We Remove Blasphemy Laws, but Woe Betide if You Dare to Blaspheme Our Secular Sensitivities!


News has broken today that Israel Folau, the Australian full back, has been sacked by Rugby Australia. His offence was to post on Instagram that hell awaits “drunks, homosexuals, adulterers, liars, fornicators, thieves, atheists, idolators”. Let’s leave aside the fact that professional sport includes many more drunks, adulterers, liars, fornicators, thieves, atheists and idolators than it does gay players or officials. The allegation of homophobia is what caused offence and media uproar.

Let me state straight off that I get thoroughly depressed when Christians use Twitter, Facebook or Instagram in this way. Do we really think that people are going to rush to a church and get saved because they read on social media that someone thinks they’re going to hell? Of course not! This kind of doctrinal chest-beating is designed to get a cheap cheer from our own community. I hate it when preachers go off on a rant to get cheap applause rather than presenting the Gospel in a thoughtful or compelling way – and it comes over even worse in social media than it does in sermons.

In tweeting as he did, Folau displayed an apparent ignorance of why the doctrine of hell is included in Christian theology. Hell is not a reactionary stick to be waved at those outside our faith who choose not to live by Christian standards of morality. It is rather a reminder to those within the faith, that we should live lives that are demonstrably different from how we lived before we came to Christ. It is also a motivation for us to share our faith in an attractive way with others, because our love for others means we don’t want anyone to go to hell. If I was Israel Folau’s pastor (which I’m not), I would advise him to use his fame and influence to draw other people towards Christianity, rather than turning them away with rants on Instagram. He acted like a jerk – and that rarely ends well irrespective of our religious affiliations or convictions.

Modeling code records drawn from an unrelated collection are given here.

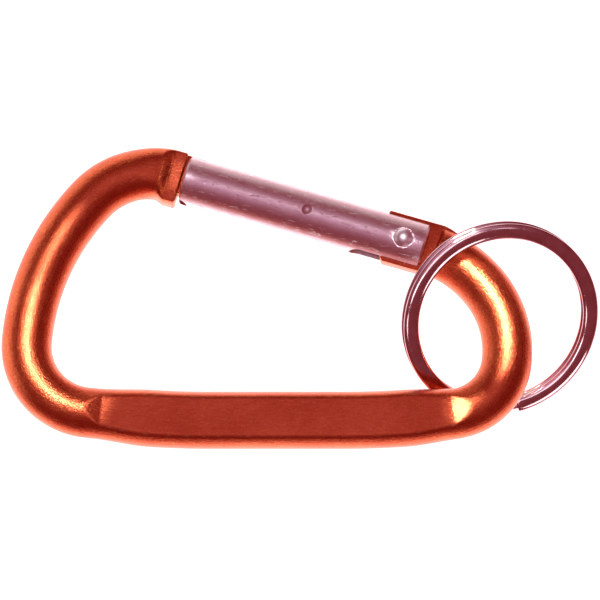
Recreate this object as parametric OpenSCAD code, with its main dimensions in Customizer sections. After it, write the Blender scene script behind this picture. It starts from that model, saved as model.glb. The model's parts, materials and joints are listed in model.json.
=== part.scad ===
// Carabiner keyring: a bent aluminium bar with a sprung tubular gate and a two-turn split ring.
// The carabiner lies in the XY plane. The origin is the centre of the upper flat of its straight spine.
// +X runs along the spine towards the gate's hinge, +Y from the spine towards the gate, +Z up.

/* [Bar] */
// Diameter of the round bar
bar_d = 7.6; // [7.4:0.1:7.8]

/* [Pressed spine] */
// Width of the bar across the pressed spine
spine_w = 8.6; // [8.4:0.1:8.8]
// Thickness between the two pressed flats
spine_t = 6.1; // [5.7:0.1:6.4]
// Length of the straight middle of the spine
mid_len = 20; // [19:0.5:22]
// Radius of the slight bow at either end of the spine
bow_r = 135; // [130:5:145]
// Sweep of each bow
bow_sweep = 5.8; // [5.6:0.1:6]
// How far each pressed flat runs on past the full width, at either end
flat_run = 2.7; // [2.4:0.1:3]
// Length of the ramp at each end of a flat
ramp_len = 2.4; // [1.8:0.1:3]

/* [Bends] */
// Straight run from the bowed spine to the first bend on the hinge side
run_hinge = 2.75; // [2.6:0.05:3]
// Bend radii on the hinge side, from the spine to the gate
hinge_radii = [9.04, 15.33, 17.76];
// Sweep of each bend on the hinge side
hinge_sweeps = [77.3, 42.9, 37.7];
// Straight run from the last hinge-side bend to the pivot
hinge_run = 3.43; // [3:0.05:4]
// Straight run from the bowed spine to the first bend on the nose side
run_nose = 4.8; // [4.6:0.05:5]
// Bend radii on the nose side, from the spine to the nose
nose_radii = [10.17, 36.4, 12.3];
// Sweep of the first bend on the nose side
nose_sweep = 89; // [88:0.1:90]

/* [Gate] */
// Outside diameter of the gate tube
tube_d = 7.4; // [7.3:0.1:7.5]
// Wall thickness of the gate tube
tube_wall = 0.8; // [0.75:0.05:0.85]
// Length of the tube from the pivot to its free end
tube_front = 34.25; // [34:0.05:34.3]
// Length of the tube from the pivot to its hinge end
tube_back = 3.4; // [3:0.1:3.6]
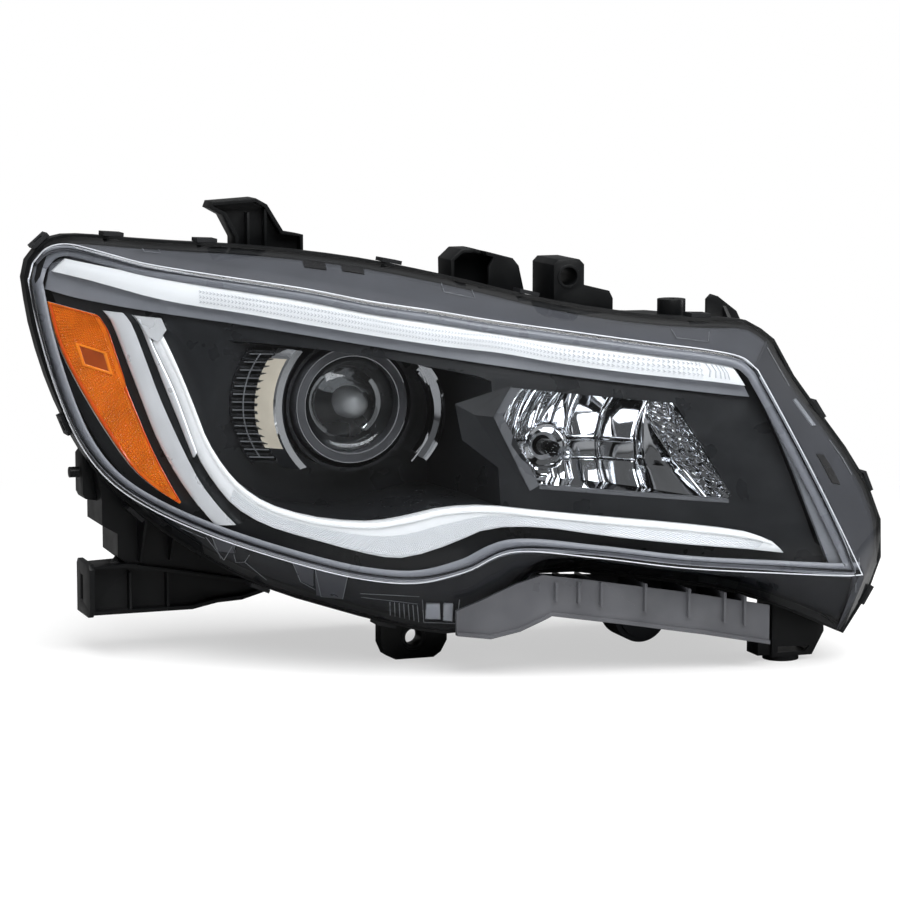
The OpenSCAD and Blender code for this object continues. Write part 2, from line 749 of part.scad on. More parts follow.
holder_lip = 8;
lens_seat_y = 19;
module lens_holder() color(black_plastic) in_lamp()
    rotate([-90, 0, 0]) rotate_extrude($fn = 96) polygon([
        [holder_d / 2 - holder_lip, 0], [holder_d / 2 - 1, 0], [holder_d / 2, 2],
        [holder_d / 2, holder_len], [holder_d / 2 - 8, holder_len],
        [holder_d / 2 - 8, lens_seat_y + 3], [projector_lens_d / 2 + seat_gap, lens_seat_y + 3],
        [projector_lens_d / 2 + seat_gap, 4], [holder_d / 2 - holder_lip, 4]
    ]);

dome_steps = 14;
module projector_lens() color(clear_plastic) in_lamp()
    rotate([-90, 0, 0]) rotate_extrude($fn = 96) polygon(concat(
        [for (i = [0:dome_steps]) let(a = 90 * i / dome_steps)
            [projector_lens_d / 2 * sin(a), lens_seat_y - 3 - dome_depth * cos(a)]],
        [[projector_lens_d / 2, lens_seat_y], [0, lens_seat_y]]
    ));

shield_y = plate_y + plate_thick + 2;
shield_drop = 24;
shield_half = sqrt(pow(bowl_r - bowl_wall - 1.5, 2) - pow(shield_drop, 2));
module cutoff_shield() color(zinc_steel) in_lamp() difference() {
    pull_y([
        [-shield_half, -shield_drop], [shield_half, -shield_drop], [shield_half, -2], [6, -2],
        [0, 1], [-shield_half, 1]
    ], shield_y, shield_y + 1.2);
    y_cylinder(0, -16, shield_y - 1, shield_y + 3, 8);
}

// Parabolic bowl, clipped to the window of the bezel, with a wall round its edge
bowl_turns = 14;
bowl_reach = 150;
bowl_vertex = -10;
module paraboloid(d) translate([high_x, bowl_vertex + d, high_z])
    rotate([90, 0, 0]) rotate_extrude($fn = 96) polygon(concat(
        [for (i = [0:bowl_turns]) let(r = bowl_reach * i / bowl_turns)
            [r, r * r / (4 * focal_length)]],
        [[0, bowl_reach * bowl_reach / (4 * focal_length)]]
    ));
window_grow = 3;
beam_left = 100;
module window_prism(d) pull_y(
    grow([for (p = window_outline) [max(p[0], beam_left), p[1]]], window_grow + d),
    prism_front, 0
);
module behind_bezel() leaned(concat(
    [for (i = [0:flange_cols])
        let(x = mix(60, 320, i / flange_cols))
        [x, plan_y(x) + bezel_depth + bezel_wall + tilt_room + 4]],
    [[320, far_back], [60, far_back]]
));
module high_beam_reflector() color(bright_chrome) in_lamp() {
    difference() {
        intersection() {
            window_prism(reflector_wall);
            paraboloid(reflector_wall);
            behind_bezel();
        }
        intersection() {
            window_prism(0);
            paraboloid(0);
        }
        y_cylinder(high_x, high_z, -60, 40, bulb_base_d + 1);
    }
    for (p = reflector_posts)
        difference() {
            y_cylinder(p[0], p[1], -80, plate_y, 8);
            paraboloid(reflector_wall);
        }
}
reflector_posts = [[128, 2], [210, -8], [212, -62], [130, -62]];

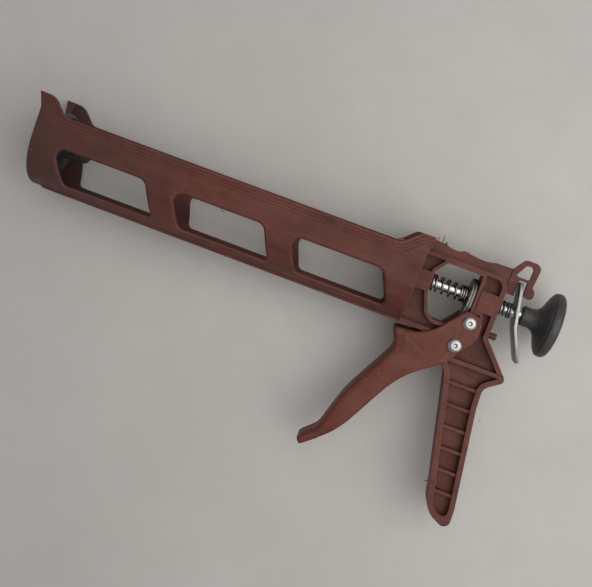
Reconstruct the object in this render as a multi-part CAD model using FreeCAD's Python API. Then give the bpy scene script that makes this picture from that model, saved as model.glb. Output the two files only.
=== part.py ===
import FreeCAD, Part
import math
import os

# Skeleton caulking gun for a standard 50 mm cartridge, lying on its right side.
# The origin is on the rod axis, at the inner face of the cradle's front wall.
# +X runs along the push rod towards the knob, +Y to the open top of the cradle, +Z up.
Vector = FreeCAD.Vector
ALONG_ROD = Vector(1, 0, 0)
UP = Vector(0, 0, 1)

# Cradle
CRADLE_HALF_WIDTH = 27.5
CRADLE_WALL = 2.3
CRADLE_RADIUS_INSIDE = CRADLE_HALF_WIDTH - CRADLE_WALL
FRONT_WALL = 2.4
FRONT_ROUND = 1.4
CRADLE_REAR = 231.0
BULKHEAD = 3.0
WALL_TOP = 16.0
HORN_TOP = 25.0
KEEL_HALF_WIDTH = 7.0
KEEL_BOTTOM = -28.0
KEEL_FRONT = 2.0
NOZZLE_SLOT_RADIUS = 9.5
NOZZLE_SLOT_MOUTH = 23.5
NOZZLE_SLOT_STRAIGHT = 8.0
WINDOW_PITCH = 72.0
WINDOW_COUNT = 3
WINDOW_TOP = -1.5
WINDOW_BOTTOM = -21.5
WINDOW_LENGTH = 55.5
WINDOW_SLANT = 8.5
WINDOW_FIRST = 12.0
WINDOW_BEVEL = 1.2
FIRST_SECTION_END = 80.0
GROOVE_COUNT = 3
GROOVE_PITCH = 1.8
GROOVE_WIDTH = 0.6
GROOVE_DEPTH = 0.4
BEYOND = 40.0  # reaches past the moulding on every side

# Frame, tail and grip
WEB_HALF = 2.0
FLANGE_HALF = 8.0
FLANGE = 2.9
FRAME_TOP = 17.0
FIN_TOP = 23.6
FRAME_REAR = 282.5
GRIP_SPLIT = -37.0
GRIP_RIM = 3.2
GRIP_HEEL = (301.8, -135.2, 4)
HOLLOW_HEEL = (301.5, -133.0, 6)
BLOCK_HALF_HEIGHT = 5.7
FRONT_BLOCK_REAR = 240.5
REAR_BLOCK_FRONT = 269.5
RIB_HALF = 6.8
RIB = 1.8
RIB_PITCH = 12.7
RIB_FIRST = -50.7
RIB_COUNT = 6
STOP_PEG_RADIUS = 2.0
STOP_PEG_END = 287.8
STOP_PEG_HEIGHT = -17.5

# Trigger and its rivets
PIVOT = Vector(265.9, -29.4, 0)
DRIVE_PIN = Vector(269.3, -14.5, 0)
CHEEK_INSIDE = 8.4
CHEEK_OUTSIDE = 10.9
TRIGGER_EDGE_ROUND = 0.9
RIVET_RADIUS = 2.5
RIVET_HEAD_RADIUS = 4.3
RIVET_HEAD_HEIGHT = 1.7
PIVOT_CLEARANCE = 0.06
PLAY = 0.3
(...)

However, it is disturbing that Folau should lose his employment because he expressed his sincerely held religious beliefs – even if others find his beliefs offensive. Article 18 of the Universal Declaration of Human Rights guarantees each person (including Israel Folau) not only the freedom to hold whatever religious beliefs he chooses, but also “to manifest his religion or belief in teaching, practice, worship and observance.” So, apparently, Folau has been sacked for exercising a human right, one guaranteed to him under international law by a treaty that most countries, including Australia, have signed up to.

Believing that someone will go to hell, or stating that belief, is not hate speech. Genuine hate speech, such as advocating that people should be killed, or inciting hatred against them, is dangerous and can cost lives. For that reason, I recently supported the decision by the Irish government to deny entry to antiSemitic ‘pastor’ Steven Anderson because of his support for terrorist violence.


But, for most Bible believing Christians, our belief that people are going to hell is a sorrowful recognition of a biblical doctrine – one that motivates us to reach out in love to others. In the words of C.S. Lewis, “There is no doctrine which I would more willingly remove from Christianity than this, if it lay in my power. But it has the full support of Scripture and, specially, of Our Lord’s own words.”

While the original Instagram post was by Israel Folau, it was liked by Billy Vunipola of Saracens, which made him a target of abuse for Munster fans at a European match the following weekend. Irish sports journalists moved into hysterical overdrive, defending the constant booing of Vunipola by Munster fans, accusing him of ‘bringing hate to rugby’, and even demanding that he be banned from the Champions Cup Final. (Given his match-winning against Leinster, a lot of their fans probably wish he had been banned!)

I have been told by some Catholics that I, as an Evangelical Christian, am going to hell because salvation is only to be found in the Church of Rome. I’ve received a similar message from Muslims who see me as an infidel. Obviously I disagree with them, but I would be appalled if they were to lose their jobs for holding such views. I would also be appalled if they were targeted for abuse or bullied by crowds at a sporting event.

How would we feel if a Catholic sportsman or woman was continually booed by a crowd in Northern Ireland who felt offended by their religious beliefs? There are a number of Muslim players in the English Premier League. Would it be permissible for them to be booed every time they touched the ball because of their faith? Or are we going to split hairs by supporting their human right to hold a religious belief, but deny them the equal human right to speak about their faith?

Ireland recently voted to remove the offence of blasphemy from the Constitution. I think that was, on balance, a good move. Gospel truth is strong enough to stand on its own two feet without needing the law to stop our feelings getting hurt, and totalitarian regimes use blasphemy laws as an excuse to persecute minorities, including Christians. But there is a glaring hypocrisy from those who want the freedom to make statements that religious people might find offensive, but want to deny a similar freedom to Israel Folau.

Yes, we’ve taken blasphemy off the statute books – but woe betide those who dare to commit blasphemy against our new secular sensitivities.